* [Exercise brief]:
The data below holds a line containing "BOARD_SCREW.angles.forEach((angle, i) =>" and a line containing "record = json.load(file)"; please quote exactly those two lines and every line between them, and nothing else.

* [Extracted information]:

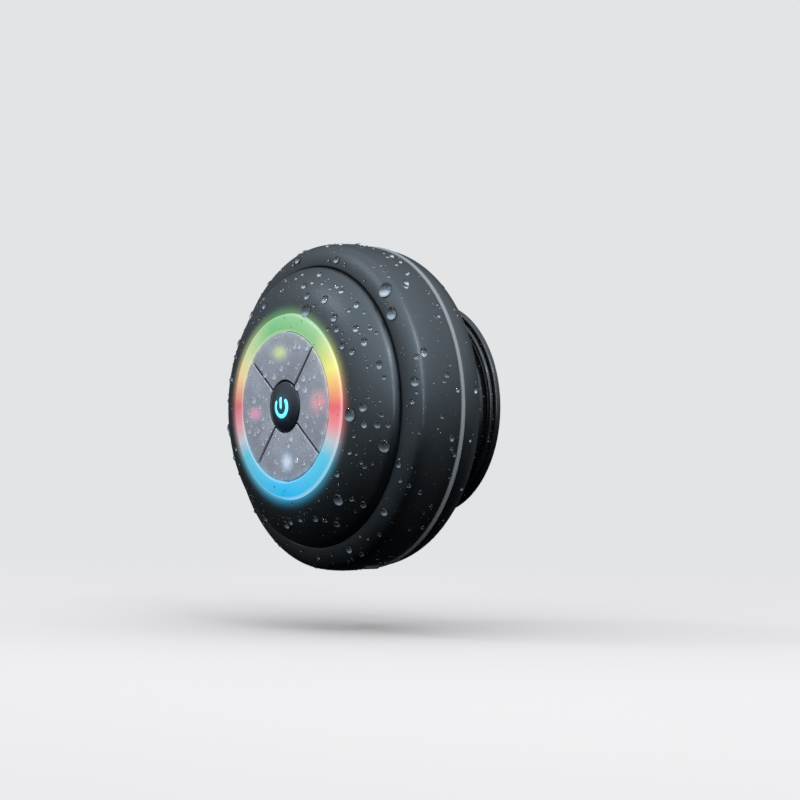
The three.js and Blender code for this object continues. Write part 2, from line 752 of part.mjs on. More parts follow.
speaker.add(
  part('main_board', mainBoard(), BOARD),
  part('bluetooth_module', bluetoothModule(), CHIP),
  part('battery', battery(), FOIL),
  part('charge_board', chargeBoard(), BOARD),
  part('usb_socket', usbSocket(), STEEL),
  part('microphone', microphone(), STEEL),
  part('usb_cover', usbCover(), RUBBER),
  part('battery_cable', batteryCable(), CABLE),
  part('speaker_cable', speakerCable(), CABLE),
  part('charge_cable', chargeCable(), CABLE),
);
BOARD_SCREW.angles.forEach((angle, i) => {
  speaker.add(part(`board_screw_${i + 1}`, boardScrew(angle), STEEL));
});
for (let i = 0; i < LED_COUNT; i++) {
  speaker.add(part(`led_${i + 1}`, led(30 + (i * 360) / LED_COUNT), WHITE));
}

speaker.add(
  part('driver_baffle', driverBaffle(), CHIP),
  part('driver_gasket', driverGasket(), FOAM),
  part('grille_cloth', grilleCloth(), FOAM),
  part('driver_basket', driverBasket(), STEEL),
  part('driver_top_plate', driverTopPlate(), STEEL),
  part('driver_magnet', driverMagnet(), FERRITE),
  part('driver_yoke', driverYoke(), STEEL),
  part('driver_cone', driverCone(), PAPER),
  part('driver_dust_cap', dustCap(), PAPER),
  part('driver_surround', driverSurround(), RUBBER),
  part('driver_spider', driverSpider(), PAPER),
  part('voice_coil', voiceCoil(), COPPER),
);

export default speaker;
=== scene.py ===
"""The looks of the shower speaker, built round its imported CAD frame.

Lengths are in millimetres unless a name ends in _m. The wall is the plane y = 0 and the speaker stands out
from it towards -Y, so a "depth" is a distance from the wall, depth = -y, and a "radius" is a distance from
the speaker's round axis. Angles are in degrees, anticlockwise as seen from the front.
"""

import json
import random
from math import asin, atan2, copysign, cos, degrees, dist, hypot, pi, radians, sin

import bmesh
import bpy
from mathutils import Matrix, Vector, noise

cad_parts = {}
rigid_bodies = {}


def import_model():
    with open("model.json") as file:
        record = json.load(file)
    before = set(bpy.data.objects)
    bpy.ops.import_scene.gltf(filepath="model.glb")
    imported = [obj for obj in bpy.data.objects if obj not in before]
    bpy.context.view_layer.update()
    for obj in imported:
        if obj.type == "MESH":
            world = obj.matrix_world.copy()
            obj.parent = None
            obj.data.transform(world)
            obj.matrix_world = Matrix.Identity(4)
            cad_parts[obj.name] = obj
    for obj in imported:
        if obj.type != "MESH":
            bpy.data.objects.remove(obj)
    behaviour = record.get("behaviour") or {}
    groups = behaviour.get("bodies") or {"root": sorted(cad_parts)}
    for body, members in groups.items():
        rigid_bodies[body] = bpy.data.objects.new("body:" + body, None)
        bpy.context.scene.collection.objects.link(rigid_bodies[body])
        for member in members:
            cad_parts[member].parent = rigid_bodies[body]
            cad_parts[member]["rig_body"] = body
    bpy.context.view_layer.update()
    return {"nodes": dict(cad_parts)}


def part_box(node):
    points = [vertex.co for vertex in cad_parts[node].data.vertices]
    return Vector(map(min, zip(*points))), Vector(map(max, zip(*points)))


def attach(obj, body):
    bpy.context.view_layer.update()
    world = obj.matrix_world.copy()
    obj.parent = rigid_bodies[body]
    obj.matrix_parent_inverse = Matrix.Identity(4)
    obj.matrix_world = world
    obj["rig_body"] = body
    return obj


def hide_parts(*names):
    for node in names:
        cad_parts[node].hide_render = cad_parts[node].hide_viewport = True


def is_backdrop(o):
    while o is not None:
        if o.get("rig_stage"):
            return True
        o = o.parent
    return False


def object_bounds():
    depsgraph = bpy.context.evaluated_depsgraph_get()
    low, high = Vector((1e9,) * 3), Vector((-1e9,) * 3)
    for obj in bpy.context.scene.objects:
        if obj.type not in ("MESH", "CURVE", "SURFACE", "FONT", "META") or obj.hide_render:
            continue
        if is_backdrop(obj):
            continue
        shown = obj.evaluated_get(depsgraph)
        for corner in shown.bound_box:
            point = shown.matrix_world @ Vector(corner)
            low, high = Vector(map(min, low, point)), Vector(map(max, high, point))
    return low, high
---
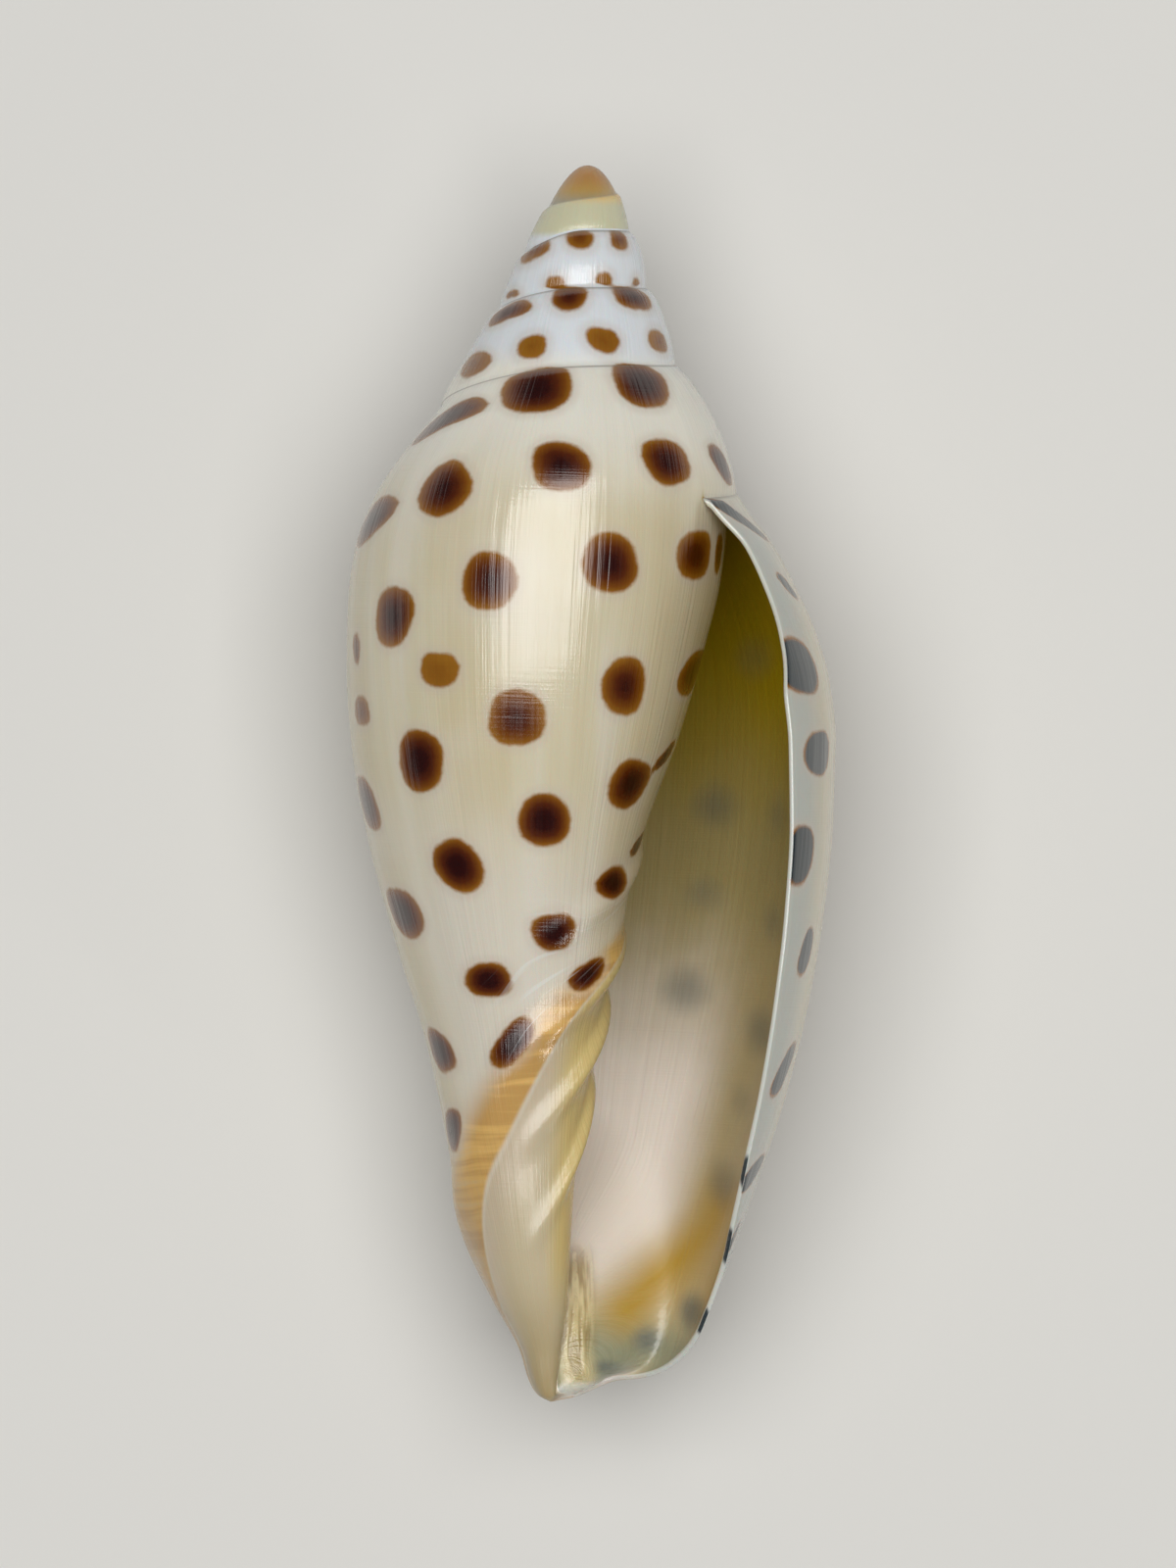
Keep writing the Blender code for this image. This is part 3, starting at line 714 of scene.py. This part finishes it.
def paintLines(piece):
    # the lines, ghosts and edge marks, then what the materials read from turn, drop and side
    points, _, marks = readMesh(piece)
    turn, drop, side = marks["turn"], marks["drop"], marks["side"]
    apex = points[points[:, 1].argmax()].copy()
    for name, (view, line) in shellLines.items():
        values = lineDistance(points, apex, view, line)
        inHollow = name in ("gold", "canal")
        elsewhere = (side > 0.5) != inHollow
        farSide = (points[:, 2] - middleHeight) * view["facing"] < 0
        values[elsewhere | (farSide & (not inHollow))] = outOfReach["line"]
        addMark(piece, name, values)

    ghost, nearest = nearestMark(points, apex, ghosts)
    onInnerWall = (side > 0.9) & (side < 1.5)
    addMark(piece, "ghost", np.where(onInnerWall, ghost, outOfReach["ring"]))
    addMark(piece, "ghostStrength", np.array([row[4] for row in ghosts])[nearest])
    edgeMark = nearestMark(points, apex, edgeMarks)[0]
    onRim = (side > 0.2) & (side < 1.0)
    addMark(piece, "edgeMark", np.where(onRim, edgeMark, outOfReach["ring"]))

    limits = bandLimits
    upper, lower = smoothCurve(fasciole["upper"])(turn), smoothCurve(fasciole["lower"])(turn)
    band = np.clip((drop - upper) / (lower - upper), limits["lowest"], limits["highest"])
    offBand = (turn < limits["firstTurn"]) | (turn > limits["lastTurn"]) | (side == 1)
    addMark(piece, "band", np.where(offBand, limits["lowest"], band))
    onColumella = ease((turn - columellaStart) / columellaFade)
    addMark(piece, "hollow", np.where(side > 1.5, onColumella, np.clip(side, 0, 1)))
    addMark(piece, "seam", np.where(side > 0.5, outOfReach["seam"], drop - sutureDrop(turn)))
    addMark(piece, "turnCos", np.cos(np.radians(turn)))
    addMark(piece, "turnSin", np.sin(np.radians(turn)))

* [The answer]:
BOARD_SCREW.angles.forEach((angle, i) => {
  speaker.add(part(`board_screw_${i + 1}`, boardScrew(angle), STEEL));
});
for (let i = 0; i < LED_COUNT; i++) {
  speaker.add(part(`led_${i + 1}`, led(30 + (i * 360) / LED_COUNT), WHITE));
}

speaker.add(
  part('driver_baffle', driverBaffle(), CHIP),
  part('driver_gasket', driverGasket(), FOAM),
  part('grille_cloth', grilleCloth(), FOAM),
  part('driver_basket', driverBasket(), STEEL),
  part('driver_top_plate', driverTopPlate(), STEEL),
  part('driver_magnet', driverMagnet(), FERRITE),
  part('driver_yoke', driverYoke(), STEEL),
  part('driver_cone', driverCone(), PAPER),
  part('driver_dust_cap', dustCap(), PAPER),
  part('driver_surround', driverSurround(), RUBBER),
  part('driver_spider', driverSpider(), PAPER),
  part('voice_coil', voiceCoil(), COPPER),
);

export default speaker;
=== scene.py ===
"""The looks of the shower speaker, built round its imported CAD frame.

Lengths are in millimetres unless a name ends in _m. The wall is the plane y = 0 and the speaker stands out
from it towards -Y, so a "depth" is a distance from the wall, depth = -y, and a "radius" is a distance from
the speaker's round axis. Angles are in degrees, anticlockwise as seen from the front.
"""

import json
import random
from math import asin, atan2, copysign, cos, degrees, dist, hypot, pi, radians, sin

import bmesh
import bpy
from mathutils import Matrix, Vector, noise

cad_parts = {}
rigid_bodies = {}


def import_model():
    with open("model.json") as file:
        record = json.load(file)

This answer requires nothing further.